Se analisarmos o que se passa em matéria de direitos humanos e liberdades, a maioria das nações ficaria porventura impedida de organizar grande eventos internacionais. Nuno Cunha Rodrigues, professor associado da Faculdade de Direito da Universidade de Lisboa, sublinha que «cerca de metade dos países membros dos Nações Unidas não são democracias, muitos são estados autocráticos. Há países que deixam para trás certos valores para manter boas relações com esses estados. A realpolitik sobrepõem-se ao direito internacional».
«O Qatar não é caso único. O desporto é neutral e, por isso, os países autocráticos procuram atrair grande eventos internacionais para branquear a sua imagem e ganhar projeção mundial», frisou o professor.
O reino do Qatar gastou 220 mil milhões de euros numa competição moderna, luxuosa e sumptuosa, capaz de mudar a imagem do país, conhecido por produzir gás natural e petróleo e impor uma presença ao mundo mais favorável. A diplomacia desportiva começou por garantir, em 2010, a organização do Mundial de futebol, e a seguir um fundo de investimentos ligado ao Governo do Qatar comprou o Paris Saint-Germain, uma operação económica realizada em 2011 com o agreement do Presidente francês da altura, Nicolas Sarkozy, que retirou o apoio à candidatura dos EUA para alinhar pelo Qatar!
Sempre a corrupção
O modus operandi da FIFA para escolher os países sede dos Mundiais de futebol tem muito que se lhe diga. O processo ‘complicou-se’ desde que João Havelange trouxe grandes empresas para o futebol no Mundial de 1974, na Alemanha.
O Qatar foi uma escolha polémica. Há fortes indícios de que o Governo pagou 880 milhões de euros na compra de votos que garantiram a organização do Mundial em 2022, o que levou as autoridades judiciais de vários países a abrirem processos de averiguação e alguns membros da FIFA que votaram a favor do Qatar foram condenados por corrupção.
Mas o Qatar não é caso único.

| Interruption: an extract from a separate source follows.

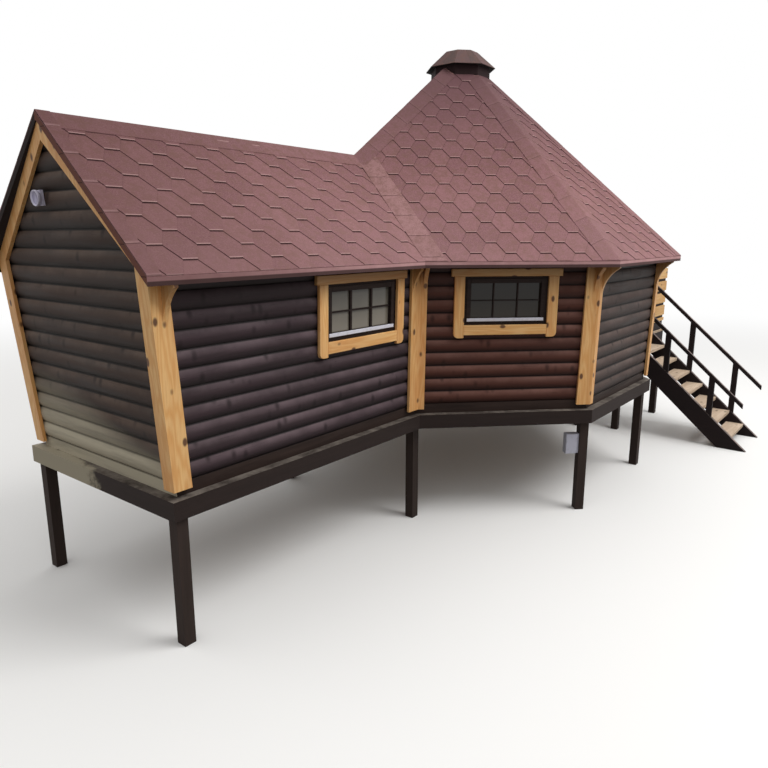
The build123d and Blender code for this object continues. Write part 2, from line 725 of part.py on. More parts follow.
# Landing beside the door face
DECK_X = (DECK_X0 + DECK_X1) / 2
DECK_MID = (DECK_Y + DECK_Y1) / 2
FRAME_TOP = DECK_Z - DECK_BOARD
with BuildPart() as deck:
    with BuildSketch(Plane.XY.offset(FRAME_TOP)):
        with Locations((DECK_X, DECK_MID)):
            Rectangle(DECK_X1 - DECK_X0, DECK_Y1 - DECK_Y)
    extrude(amount=DECK_BOARD)
save("landing_deck", deck.part)

with BuildPart() as deck_frame:
    with BuildSketch(Plane.XY.offset(FRAME_TOP - JOIST_HEIGHT)):
        with Locations((DECK_X, DECK_MID)):
            Rectangle(DECK_X1 - DECK_X0, DECK_Y1 - DECK_Y)
            Rectangle(DECK_X1 - DECK_X0 - 110, DECK_Y1 - DECK_Y - 110, mode=Mode.SUBTRACT)
            Rectangle(DECK_X1 - DECK_X0 - 20, 50)
    extrude(amount=JOIST_HEIGHT)
save("landing_frame", deck_frame.part)

LANDING_PIER = 95.0
inset = LANDING_PIER / 2
with BuildPart() as deck_piers:
    with BuildSketch(Plane.XY):
        with Locations((DECK_X0 + inset, DECK_Y + 200), (DECK_X1 - inset, DECK_Y + inset),
                       (DECK_X0 + inset, DECK_Y1 - inset), (DECK_X1 - inset, DECK_Y1 - inset)):
            Rectangle(LANDING_PIER, LANDING_PIER)
    extrude(amount=FRAME_TOP - JOIST_HEIGHT)
save("landing_piers", deck_piers.part)

# Stair: two stringers, seven treads and a rail on each stringer
near_x = DECK_X0
far_x = DECK_X0 + STRINGER + STAIR_WIDTH
foot_y = DECK_Y - STEPS * RUN
drop = STRINGER_DEPTH / cos(atan(PITCH))


def stringer_outline():
    """Side view of a stringer, from the landing to the ground."""
    return [(DECK_Y, DECK_Z), (foot_y, 0), (foot_y + drop / PITCH, 0), (DECK_Y, DECK_Z - drop)]


with BuildPart() as stringers:
    for start in (near_x, far_x):
        with BuildSketch(Plane.YZ.offset(start)):
            with BuildLine():
                Polyline(*stringer_outline(), close=True)
            make_face()
        extrude(amount=STRINGER)
save("stair_stringers", stringers.part)

with BuildPart() as treads:
    for step in range(1, STEPS):
        nose_y = DECK_Y - step * RUN
        top_z = DECK_Z - step * RISE
        with BuildSketch(Plane.XY.offset(top_z - TREAD_THICK)):
            with Locations((near_x + STRINGER + STAIR_WIDTH / 2, nose_y + TREAD_DEPTH / 2)):
                Rectangle(STAIR_WIDTH, TREAD_DEPTH)
        extrude(amount=TREAD_THICK)
save("stair_treads", treads.part)


def handrail(middle, height, ends, posts):
    """A sloping rail on posts that stand on a stringer's top edge."""
    def strip(start, end, low, high):
        y0 = DECK_Y - start
        y1 = DECK_Y - end
        return [(y0, DECK_Z - start * PITCH + low), (y1, DECK_Z - end * PITCH + low),
                (y1, DECK_Z - end * PITCH + high), (y0, DECK_Z - start * PITCH + high)]

    parts = [strip(ends[0] * RUN, ends[1] * RUN, height - RAIL_DEEP / 2, height + RAIL_DEEP / 2)]
    for post in posts:
        parts.append(strip(post * RUN - RAIL_POST / 2, post * RUN + RAIL_POST / 2, 0, height))
    with BuildPart() as rail:
        for points in parts:
            with BuildSketch(Plane.YZ.offset(middle)):
                with BuildLine():
                    Polyline(*points, close=True)
                make_face()
            extrude(amount=RAIL_THICK / 2, both=True)
    return rail.part


save("handrails",
     handrail(near_x + STRINGER / 2, RAIL_NEAR, RAIL_NEAR_ENDS, RAIL_NEAR_POSTS),
     handrail(far_x + STRINGER / 2, RAIL_FAR, RAIL_FAR_ENDS, RAIL_FAR_POSTS))

# Screen of light boards at the landing's front edge, on a dark backing
SCREEN_X0 = far_x + STRINGER + 2
SCREEN_Y = DECK_Y
with BuildPart() as backing:
    with BuildSketch(Plane.XY.offset(DECK_Z)):
        with Locations(((SCREEN_X0 + DECK_X1) / 2, SCREEN_Y + 40)):
            Rectangle(DECK_X1 - SCREEN_X0, 18)
        with Locations((SCREEN_X0 + 30, SCREEN_Y + 79), (DECK_X1 - 30, SCREEN_Y + 79)):
            Rectangle(60, 60)
    extrude(amount=FOOT_Z + 1205 - DECK_Z)
save("screen_backing", backing.part)

with BuildPart() as boards:
    for low, high in ((336, 382), (427, 585), (630, 785), (830, 979), (1024, 1183)):
        with BuildSketch(Plane.XY.offset(FOOT_Z + low)):
            with Locations(((SCREEN_X0 + DECK_X1) / 2, SCREEN_Y + 20)):
                Rectangle(DECK_X1 - SCREEN_X0, 22)
        extrude(amount=high - low)
    with BuildSketch(Plane.XY.offset(FOOT_Z + 1205)):
        with Locations(((SCREEN_X0 + DECK_X1) / 2, SCREEN_Y + 58)):
            Rectangle(DECK_X1 - SCREEN_X0, 110)
    extrude(amount=28)
save("screen_boards", boards.part)

# Lamp on the gable wall: a flat round head on a short mount
with BuildPart() as lamp:
    spot = (-205.0, 1980.0)
    with BuildSketch(gable.elevation.offset(LOG_BULGE + SEAT)):
        with Locations(spot):
            RectangleRounded(70, 110, 12)
    extrude(amount=60)
    with BuildSketch(gable.elevation.offset(LOG_BULGE + SEAT + 60)):
        with Locations(spot):
            Circle(58)
    extrude(amount=34)
    fillet(lamp.faces().sort_by(Axis.X)[0].edges(), 12)
save("gable_lamp", lamp.part)

# Service box on a bracket, at the side of the pier under the front corner
BOX_WIDTH = 124.0
BOX_DEPTH = 90.0
BOX_HEIGHT = 216.0
BOX_Z = FOOT_Z - 598.0
BOX_ARM = 24.0
pier_side = Plane(flat(247.5) * PIER_RADIUS + Vector(0, 0, BOX_Z), x_dir=flat(135), z_dir=(0, 0, 1))
with BuildPart() as service_box:
    with BuildSketch(pier_side):
        with Locations((PIER / 2 + BOX_ARM + BOX_WIDTH / 2, 0)):
            RectangleRounded(BOX_WIDTH, BOX_DEPTH, 10)
        with Locations((PIER / 2 + BOX_ARM / 2 + 5, 0)):
            Rectangle(BOX_ARM + 10, 60)
    extrude(amount=BOX_HEIGHT)
save("service_box", service_box.part)

# Export, with the origin on the ground at the middle of the whole footprint
os.makedirs("parts", exist_ok=True)
footprint = Compound([solid for solids in nodes.values() for solid in solids]).bounding_box().center()
middle = Location((-footprint.X, -footprint.Y, 0))
for name, solids in nodes.items():
    moved = [solid.moved(middle) for solid in solids]
    whole = moved[0] if len(moved) == 1 else Compound(children=moved)
    whole.label = name
    export_step(whole, f"parts/{name}.step")
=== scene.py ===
"""Sauna hut: shingles, boards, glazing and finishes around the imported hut.

Lengths are metres. The hut's own coordinates have the body's axis at x = y = 0 and the lowest log joint at
z = 0, and `Surface.place` and `in_frame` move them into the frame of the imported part.
"""
import logging
import math
from dataclasses import dataclass, field
from enum import Enum

import bmesh
import bpy
import numpy as np
from mathutils import Matrix, Vector


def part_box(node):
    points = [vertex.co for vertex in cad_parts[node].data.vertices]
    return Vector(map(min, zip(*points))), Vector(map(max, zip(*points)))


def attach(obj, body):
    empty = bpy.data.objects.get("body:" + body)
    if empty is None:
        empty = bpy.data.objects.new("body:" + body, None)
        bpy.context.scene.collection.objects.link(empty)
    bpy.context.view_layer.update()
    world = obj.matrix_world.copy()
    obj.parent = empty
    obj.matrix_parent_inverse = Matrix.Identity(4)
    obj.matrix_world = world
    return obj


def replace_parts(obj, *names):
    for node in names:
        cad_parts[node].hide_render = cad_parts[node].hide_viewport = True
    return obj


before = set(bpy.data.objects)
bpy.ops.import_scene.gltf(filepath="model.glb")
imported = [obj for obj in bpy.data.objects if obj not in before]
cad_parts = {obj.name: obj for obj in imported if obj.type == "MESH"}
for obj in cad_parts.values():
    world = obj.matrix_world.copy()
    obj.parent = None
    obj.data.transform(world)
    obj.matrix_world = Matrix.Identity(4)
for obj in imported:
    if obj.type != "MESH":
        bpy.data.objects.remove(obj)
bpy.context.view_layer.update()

BODY = "root"

log = logging.getLogger("hut")

Material = bpy.types.Material
Socket = bpy.types.NodeSocket
Tree = bpy.types.NodeTree
# Point and normal of a cutting plane in hut coordinates; what lies on the normal's side goes
Cut = tuple[np.ndarray, np.ndarray]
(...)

O Mundial da Rússia não esteve isento de suspeitas e a recente declaração do ex-presidente da FIFA, Joseph Blatter, considerando que «o Qatar foi um erro, estava previsto o Mundial ser realizado nos Estados Unidos da América» só adensou as suspeitas. A Alemanha também não ficou bem na fotografia. Franz Beckenbauer, presidente do comité organizador do Mundial da Alemanha em 2006, foi investigado por suspeitas de lavagem de dinheiro e compra de votos. A própria federação alemã confirmou que Beckenbauer recebeu 5,5 milhões de euros de um dos patrocinadores do torneio, mas o ‘Kaiser’ nunca declarou esse dinheiro. Essa quantia era, supostamente, para gastos com a cerimónia de abertura da prova. Na votação final, a Alemanha ganhou o direito a organizar o campeonato do mundo de futebol com um ponto de vantagem sobre a África do Sul, após a abstenção do neozelandês Charles Dempsey.

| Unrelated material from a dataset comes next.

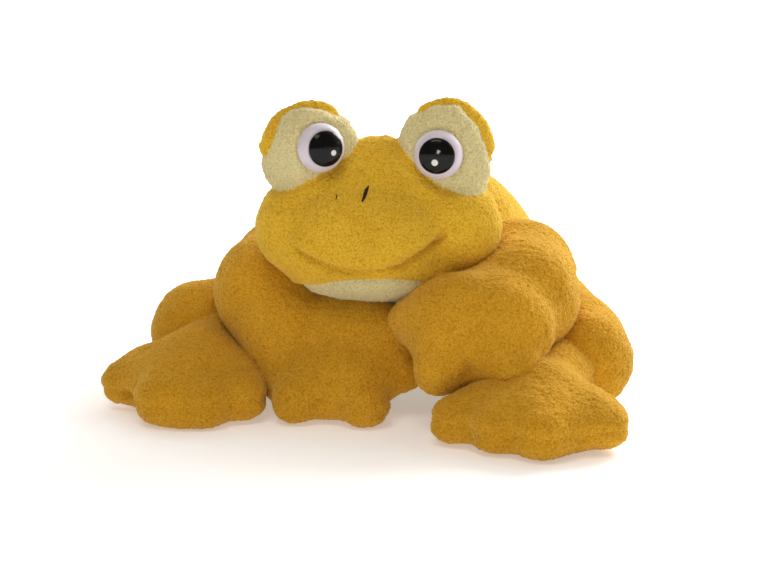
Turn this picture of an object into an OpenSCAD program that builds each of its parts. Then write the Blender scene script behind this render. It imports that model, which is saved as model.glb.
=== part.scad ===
// Plush frog, sprawled on its belly: a stuffed head with domed plastic eyes, two arms,
// two thighs and two webbed feet around a round torso. The frog faces -Y, up is +Z,
// and the origin is on the floor under the middle of the toy. All lengths are in mm.

/* [Fabric] */
// Thickness of the plush fabric with its pile, mm
fabric_t = 3; // [2:0.5:4]
// Gap between the fabric and the stuffing, mm
stuff_gap = 3; // [1.5:0.1:4]
// Width of the groove along a limb's seam, mm
seam_gap = 1; // [0.5:0.1:2]

/* [Torso] */
// Half width of the torso, mm
torso_w = 112; // [95:1:125]
// Half length of the torso, mm
torso_l = 116; // [100:1:135]
// Height of the torso's middle above the floor, mm
torso_z = 97; // [85:1:110]
// Distance of the torso's middle behind the origin, mm
torso_y = 76; // [65:1:90]

/* [Head] */
// Half width of the head, mm
head_w = 105; // [90:1:115]
// Height of the head's middle above the floor, mm
head_z = 166; // [155:1:180]
// Half height of the head at the brow, mm
brow_h = 68; // [60:1:75]
// Half height of the head at the chin, mm
chin_h = 68; // [60:1:75]
// How far the muzzle stands out in front of the head's middle, mm
muzzle = 62; // [50:1:75]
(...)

Em relação à exploração de trabalhadores migrantes no Qatar, alguém dúvida que essa exploração iria acontecer mesmo sem Mundial? Bastaria haver hotéis de luxo e outras sumptuosidades para construir e os desgraçados dos operários lá estariam para jornadas de 18 horas. É aqui que começam as polémicas. A Amnistia Internacional (AI) diz que morreram 15 mil trabalhadores migrantes na construção dos estádios e infraestruturas para o Mundial. Outras organizações falam em 6500 mortos. A Organização Internacional do Trabalho (OIT) considera que são números enganadores. O delegado da OIT no Qatar, Max Tunon, afirmou que os números da AI pecam por excesso: «Os 15 mil mortos referidos pela Amnistia incluem todas as pessoas que morreram no país e não apenas os trabalhadores envolvidos na construção dos estádios. É um número global, inclui pessoas que estavam a trabalhar ou não; inclui crianças e pessoas com mais de 60 anos. São números exagerados», disse à RTP. Max Tunon explicou os dados apurados pela OIT: «Concluímos que, em 2020, morreram 50 trabalhadores de vários setores relacionados com a construção dos estádios. Registámos ainda 506 feridos graves e 37 mil feridos ligeiros». Todos aqueles que trabalharam, durante anos, na construção dos estádios, e as famílias dos que morreram sentir-se-ão confortáveis com a solidariedade internacional, mas devem também questionar por que razão nenhum país abriu mão de participar no Mundial como forma de protesto. Verdadeiramente, ninguém quis ir contra a paixão pelo futebol. Alguns aproveitam o evento para, em nome do país, neutralizar a extensão das críticas e fazer parte do espetáculo.